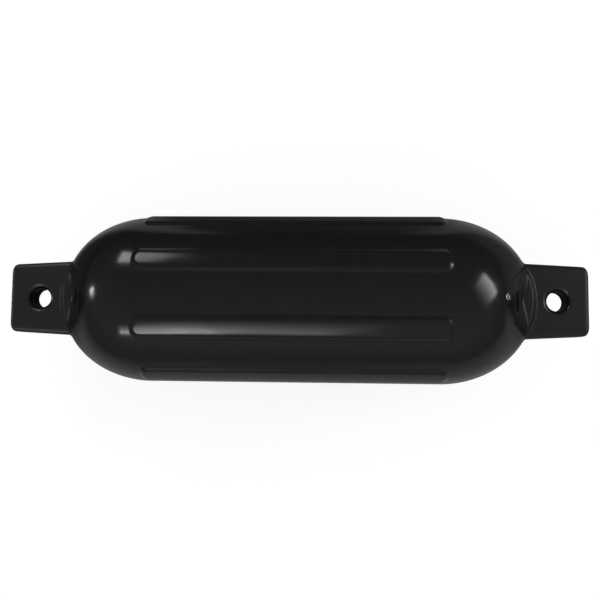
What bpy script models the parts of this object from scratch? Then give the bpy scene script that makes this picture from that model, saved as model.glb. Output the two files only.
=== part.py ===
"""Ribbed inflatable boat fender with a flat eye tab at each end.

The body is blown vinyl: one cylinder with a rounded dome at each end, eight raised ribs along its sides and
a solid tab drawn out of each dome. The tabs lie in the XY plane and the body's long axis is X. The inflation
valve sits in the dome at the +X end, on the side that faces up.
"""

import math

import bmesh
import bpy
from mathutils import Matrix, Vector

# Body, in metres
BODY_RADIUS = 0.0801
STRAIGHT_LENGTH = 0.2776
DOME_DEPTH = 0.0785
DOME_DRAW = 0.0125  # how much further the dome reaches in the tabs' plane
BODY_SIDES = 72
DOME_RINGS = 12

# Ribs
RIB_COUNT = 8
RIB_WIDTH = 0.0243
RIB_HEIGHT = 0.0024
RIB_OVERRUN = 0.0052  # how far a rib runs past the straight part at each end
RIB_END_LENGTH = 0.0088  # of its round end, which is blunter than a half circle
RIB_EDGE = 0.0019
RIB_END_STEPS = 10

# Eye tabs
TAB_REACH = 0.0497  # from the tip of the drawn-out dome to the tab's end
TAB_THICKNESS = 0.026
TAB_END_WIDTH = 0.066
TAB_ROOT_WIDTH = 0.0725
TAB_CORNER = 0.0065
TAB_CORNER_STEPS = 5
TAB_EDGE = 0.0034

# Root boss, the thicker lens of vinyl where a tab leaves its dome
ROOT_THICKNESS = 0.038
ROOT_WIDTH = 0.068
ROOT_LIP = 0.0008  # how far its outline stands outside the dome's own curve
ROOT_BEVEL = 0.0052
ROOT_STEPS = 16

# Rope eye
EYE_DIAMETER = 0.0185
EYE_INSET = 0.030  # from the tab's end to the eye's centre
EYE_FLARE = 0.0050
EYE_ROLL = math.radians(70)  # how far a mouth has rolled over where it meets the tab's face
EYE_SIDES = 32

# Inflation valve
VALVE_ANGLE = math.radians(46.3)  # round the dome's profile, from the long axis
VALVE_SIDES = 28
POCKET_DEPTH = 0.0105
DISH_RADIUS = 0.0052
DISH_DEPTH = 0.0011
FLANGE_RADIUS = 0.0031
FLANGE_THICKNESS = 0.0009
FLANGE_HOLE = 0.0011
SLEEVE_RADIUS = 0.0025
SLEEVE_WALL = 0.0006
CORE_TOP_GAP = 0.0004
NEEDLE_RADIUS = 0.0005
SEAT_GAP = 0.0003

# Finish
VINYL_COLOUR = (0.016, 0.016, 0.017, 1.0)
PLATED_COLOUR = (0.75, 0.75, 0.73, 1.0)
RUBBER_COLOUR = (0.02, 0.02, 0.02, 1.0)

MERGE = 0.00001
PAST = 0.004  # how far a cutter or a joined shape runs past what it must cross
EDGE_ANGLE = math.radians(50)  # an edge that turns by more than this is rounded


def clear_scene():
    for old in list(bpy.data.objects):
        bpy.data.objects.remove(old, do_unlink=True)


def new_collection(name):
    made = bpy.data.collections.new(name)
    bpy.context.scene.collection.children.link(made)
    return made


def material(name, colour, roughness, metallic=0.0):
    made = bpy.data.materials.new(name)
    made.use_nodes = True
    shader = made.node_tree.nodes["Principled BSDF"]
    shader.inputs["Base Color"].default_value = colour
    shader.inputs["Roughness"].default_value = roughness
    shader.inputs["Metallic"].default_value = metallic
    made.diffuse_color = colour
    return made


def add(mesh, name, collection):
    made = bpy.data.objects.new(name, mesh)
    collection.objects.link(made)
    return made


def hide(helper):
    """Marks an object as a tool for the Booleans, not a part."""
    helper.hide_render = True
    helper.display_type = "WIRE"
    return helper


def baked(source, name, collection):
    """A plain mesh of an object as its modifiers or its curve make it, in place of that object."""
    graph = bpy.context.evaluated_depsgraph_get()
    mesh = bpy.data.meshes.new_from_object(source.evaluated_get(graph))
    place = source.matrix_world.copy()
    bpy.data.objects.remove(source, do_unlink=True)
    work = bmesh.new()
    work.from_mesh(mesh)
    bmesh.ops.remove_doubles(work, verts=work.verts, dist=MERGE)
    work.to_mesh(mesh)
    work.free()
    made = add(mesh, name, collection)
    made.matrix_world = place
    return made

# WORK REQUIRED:
Would you give the material above again, complete and exact?

# OUTPUT:
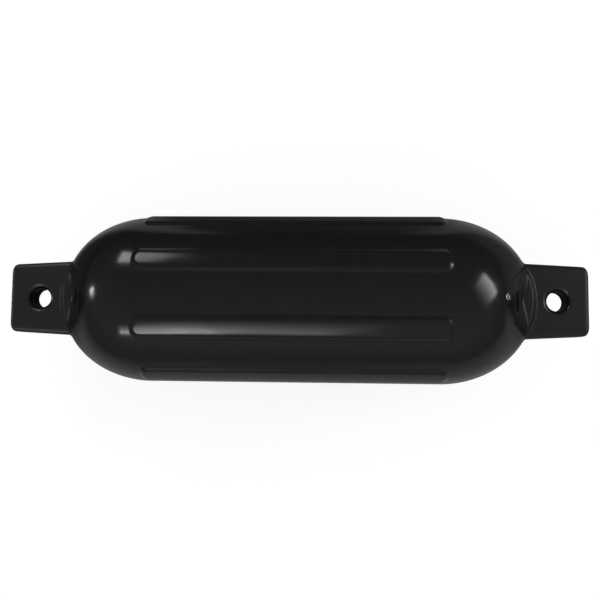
What bpy script models the parts of this object from scratch? Then give the bpy scene script that makes this picture from that model, saved as model.glb. Output the two files only.
=== part.py ===
"""Ribbed inflatable boat fender with a flat eye tab at each end.

The body is blown vinyl: one cylinder with a rounded dome at each end, eight raised ribs along its sides and
a solid tab drawn out of each dome. The tabs lie in the XY plane and the body's long axis is X. The inflation
valve sits in the dome at the +X end, on the side that faces up.
"""

import math

import bmesh
import bpy
from mathutils import Matrix, Vector

# Body, in metres
BODY_RADIUS = 0.0801
STRAIGHT_LENGTH = 0.2776
DOME_DEPTH = 0.0785
DOME_DRAW = 0.0125  # how much further the dome reaches in the tabs' plane
BODY_SIDES = 72
DOME_RINGS = 12

# Ribs
RIB_COUNT = 8
RIB_WIDTH = 0.0243
RIB_HEIGHT = 0.0024
RIB_OVERRUN = 0.0052  # how far a rib runs past the straight part at each end
RIB_END_LENGTH = 0.0088  # of its round end, which is blunter than a half circle
RIB_EDGE = 0.0019
RIB_END_STEPS = 10

# Eye tabs
TAB_REACH = 0.0497  # from the tip of the drawn-out dome to the tab's end
TAB_THICKNESS = 0.026
TAB_END_WIDTH = 0.066
TAB_ROOT_WIDTH = 0.0725
TAB_CORNER = 0.0065
TAB_CORNER_STEPS = 5
TAB_EDGE = 0.0034

# Root boss, the thicker lens of vinyl where a tab leaves its dome
ROOT_THICKNESS = 0.038
ROOT_WIDTH = 0.068
ROOT_LIP = 0.0008  # how far its outline stands outside the dome's own curve
ROOT_BEVEL = 0.0052
ROOT_STEPS = 16

# Rope eye
EYE_DIAMETER = 0.0185
EYE_INSET = 0.030  # from the tab's end to the eye's centre
EYE_FLARE = 0.0050
EYE_ROLL = math.radians(70)  # how far a mouth has rolled over where it meets the tab's face
EYE_SIDES = 32

# Inflation valve
VALVE_ANGLE = math.radians(46.3)  # round the dome's profile, from the long axis
VALVE_SIDES = 28
POCKET_DEPTH = 0.0105
DISH_RADIUS = 0.0052
DISH_DEPTH = 0.0011
FLANGE_RADIUS = 0.0031
FLANGE_THICKNESS = 0.0009
FLANGE_HOLE = 0.0011
SLEEVE_RADIUS = 0.0025
SLEEVE_WALL = 0.0006
CORE_TOP_GAP = 0.0004
NEEDLE_RADIUS = 0.0005
SEAT_GAP = 0.0003

# Finish
VINYL_COLOUR = (0.016, 0.016, 0.017, 1.0)
PLATED_COLOUR = (0.75, 0.75, 0.73, 1.0)
RUBBER_COLOUR = (0.02, 0.02, 0.02, 1.0)

MERGE = 0.00001
PAST = 0.004  # how far a cutter or a joined shape runs past what it must cross
EDGE_ANGLE = math.radians(50)  # an edge that turns by more than this is rounded


def clear_scene():
    for old in list(bpy.data.objects):
        bpy.data.objects.remove(old, do_unlink=True)


def new_collection(name):
    made = bpy.data.collections.new(name)
    bpy.context.scene.collection.children.link(made)
    return made


def material(name, colour, roughness, metallic=0.0):
    made = bpy.data.materials.new(name)
    made.use_nodes = True
    shader = made.node_tree.nodes["Principled BSDF"]
    shader.inputs["Base Color"].default_value = colour
    shader.inputs["Roughness"].default_value = roughness
    shader.inputs["Metallic"].default_value = metallic
    made.diffuse_color = colour
    return made


def add(mesh, name, collection):
    made = bpy.data.objects.new(name, mesh)
    collection.objects.link(made)
    return made


def hide(helper):
    """Marks an object as a tool for the Booleans, not a part."""
    helper.hide_render = True
    helper.display_type = "WIRE"
    return helper


def baked(source, name, collection):
    """A plain mesh of an object as its modifiers or its curve make it, in place of that object."""
    graph = bpy.context.evaluated_depsgraph_get()
    mesh = bpy.data.meshes.new_from_object(source.evaluated_get(graph))
    place = source.matrix_world.copy()
    bpy.data.objects.remove(source, do_unlink=True)
    work = bmesh.new()
    work.from_mesh(mesh)
    bmesh.ops.remove_doubles(work, verts=work.verts, dist=MERGE)
    work.to_mesh(mesh)
    work.free()
    made = add(mesh, name, collection)
    made.matrix_world = place
    return made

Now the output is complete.